___ Given data
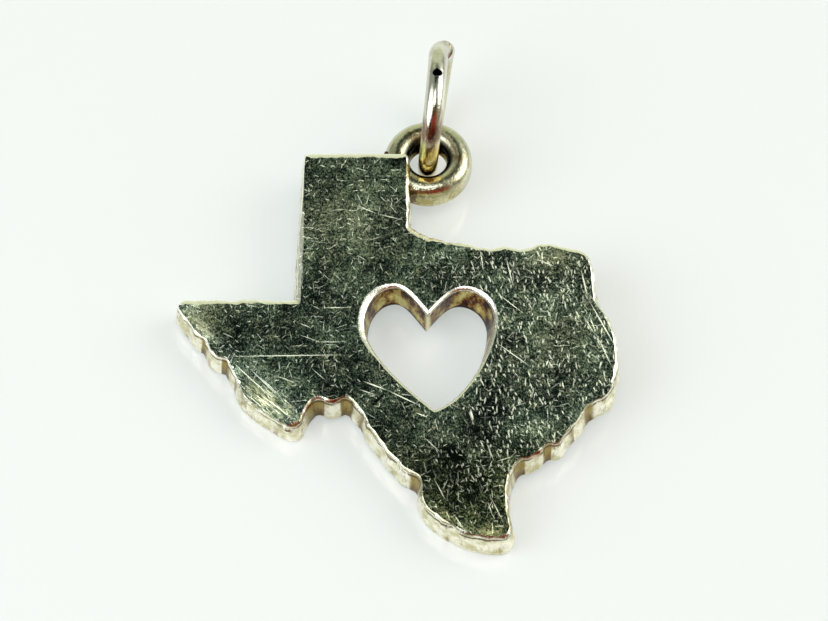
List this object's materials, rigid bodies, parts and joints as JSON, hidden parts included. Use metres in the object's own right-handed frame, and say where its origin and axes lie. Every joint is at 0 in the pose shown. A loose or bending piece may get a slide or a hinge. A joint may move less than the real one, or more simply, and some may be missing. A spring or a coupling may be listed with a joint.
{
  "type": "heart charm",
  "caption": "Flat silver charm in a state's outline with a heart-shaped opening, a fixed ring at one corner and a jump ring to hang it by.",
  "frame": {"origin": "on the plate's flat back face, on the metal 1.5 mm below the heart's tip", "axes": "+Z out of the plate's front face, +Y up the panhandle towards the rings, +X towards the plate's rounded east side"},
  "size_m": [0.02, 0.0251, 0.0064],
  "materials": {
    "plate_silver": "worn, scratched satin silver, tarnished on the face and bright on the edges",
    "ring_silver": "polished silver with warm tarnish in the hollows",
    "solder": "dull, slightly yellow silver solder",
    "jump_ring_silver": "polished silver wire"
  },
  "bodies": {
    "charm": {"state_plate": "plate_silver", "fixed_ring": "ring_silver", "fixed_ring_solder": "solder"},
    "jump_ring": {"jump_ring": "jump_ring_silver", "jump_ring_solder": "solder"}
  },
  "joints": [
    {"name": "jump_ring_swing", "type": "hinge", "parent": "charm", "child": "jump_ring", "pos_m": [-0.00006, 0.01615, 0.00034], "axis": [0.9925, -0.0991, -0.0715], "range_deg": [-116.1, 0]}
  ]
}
______
» **What to produce**: Extract the complete listing verbatim.

» **Output for this exercise**:
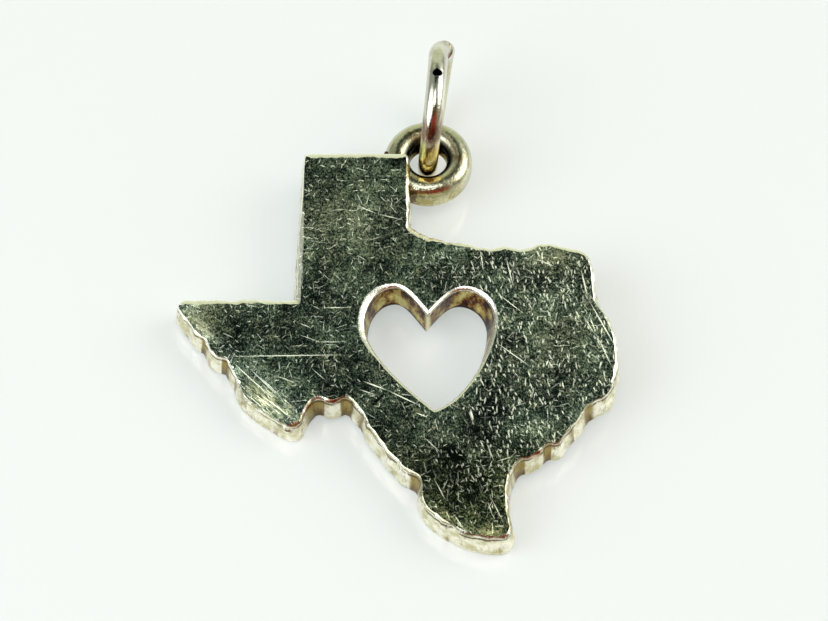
List this object's materials, rigid bodies, parts and joints as JSON, hidden parts included. Use metres in the object's own right-handed frame, and say where its origin and axes lie. Every joint is at 0 in the pose shown. A loose or bending piece may get a slide or a hinge. A joint may move less than the real one, or more simply, and some may be missing. A spring or a coupling may be listed with a joint.
{
  "type": "heart charm",
  "caption": "Flat silver charm in a state's outline with a heart-shaped opening, a fixed ring at one corner and a jump ring to hang it by.",
  "frame": {"origin": "on the plate's flat back face, on the metal 1.5 mm below the heart's tip", "axes": "+Z out of the plate's front face, +Y up the panhandle towards the rings, +X towards the plate's rounded east side"},
  "size_m": [0.02, 0.0251, 0.0064],
  "materials": {
    "plate_silver": "worn, scratched satin silver, tarnished on the face and bright on the edges",
    "ring_silver": "polished silver with warm tarnish in the hollows",
    "solder": "dull, slightly yellow silver solder",
    "jump_ring_silver": "polished silver wire"
  },
  "bodies": {
    "charm": {"state_plate": "plate_silver", "fixed_ring": "ring_silver", "fixed_ring_solder": "solder"},
    "jump_ring": {"jump_ring": "jump_ring_silver", "jump_ring_solder": "solder"}
  },
  "joints": [
    {"name": "jump_ring_swing", "type": "hinge", "parent": "charm", "child": "jump_ring", "pos_m": [-0.00006, 0.01615, 0.00034], "axis": [0.9925, -0.0991, -0.0715], "range_deg": [-116.1, 0]}
  ]
}